Tuan_H · 21 Tháng Sáu 2022 14:07

# import libraries 

from bs4 import BeautifulSoup
import requests
import time
import datetime
import csv
import pandas as pd

import smtplib
# Connect to Website and pull in data

URL = 'https://www.bookdepository.com/bestbooksever'

headers = {"User-Agent": "Mozilla/5.0 (Windows NT 10.0; Win64; x64) AppleWebKit/537.36 (KHTML, like Gecko) Chrome/97.0.4692.71 Safari/537.36"}

page = requests.get(URL, headers=headers)

soup1 = BeautifulSoup(page.content, "html.parser")

soup2 = BeautifulSoup(soup1.prettify(), "html.parser")
## Loop the books
product = soup2.findAll('div', 'book-item')

for x in product:
    title = x.find('h3', class_ = 'title').get_text().strip()
    author = x.find('p', class_ = 'author').get_text().strip()
    date_published = x.find('p', class_ = 'published').get_text().strip()
    price  = x.find('p', class_ = 'price').get_text().split()[0]
    
    print('Title :', title)
    print('Author :', author)
    print('Published :', date_published)
    print('Price:', price, '\n')

def check_book():
    
    ##Connect to the website
    
    URL = 'https://www.bookdepository.com/bestbooksever'

    headers = {"User-Agent": "Mozilla/5.0 (Windows NT 10.0; Win64; x64) AppleWebKit/537.36 (KHTML, like Gecko) Chrome/97.0.4692.71 Safari/537.36"}

    page = requests.get(URL, headers=headers)

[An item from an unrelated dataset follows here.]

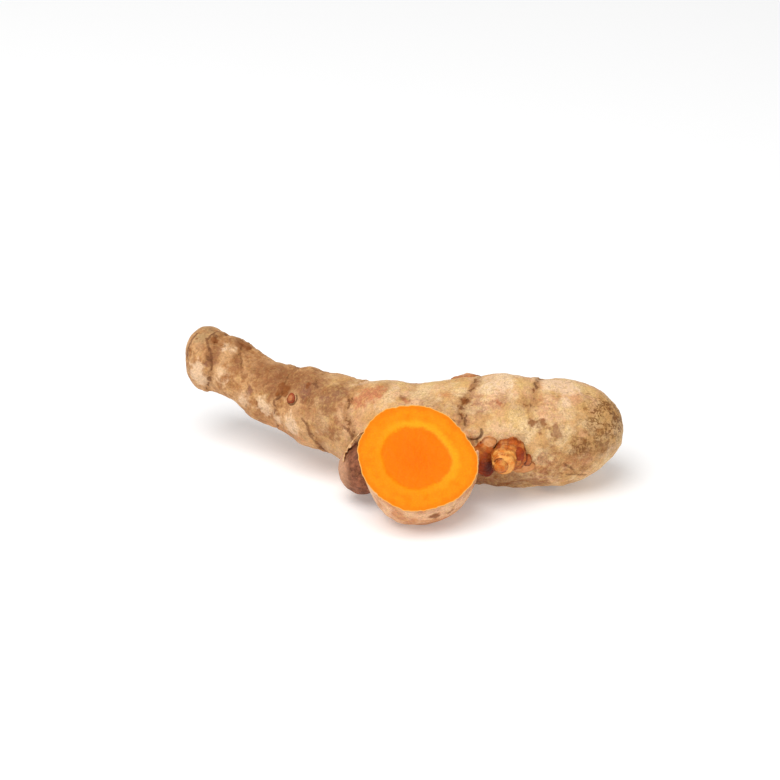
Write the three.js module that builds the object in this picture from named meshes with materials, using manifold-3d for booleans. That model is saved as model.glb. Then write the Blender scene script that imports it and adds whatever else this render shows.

    soup1 = BeautifulSoup(page.content, "html.parser")

    soup2 = BeautifulSoup(soup1.prettify(), "html.parser")
    
    ## Create a column header

    header = ['Title', 'Author', 'Published', 'Price', 'Scraped Date']

    ## Write the data into csv
    with open('BestBook.csv','a+') as csv_file:
        writer = csv.writer(csv_file)
        writer.writerow(header)
    
        for div in soup2.find_all('div', 'book-item'):
            title = div.find('h3', class_ = 'title').get_text().strip()
        
            author = div.find('p', class_ = 'author').get_text().strip() 
        
            date_published = div.find('p', class_ = 'published').get_text().strip()
        
            price = int(float(div.find('p', class_ = 'price').get_text().split()[0][1:].replace(',','')))
        
            scraped_date = datetime.date.today()
                                              
            writer.writerow([title, author, date_published, price, scraped_date])
        
        
        
## Autonomate function to check the book daily
while(True):
    check_book()
    time.sleep(86400)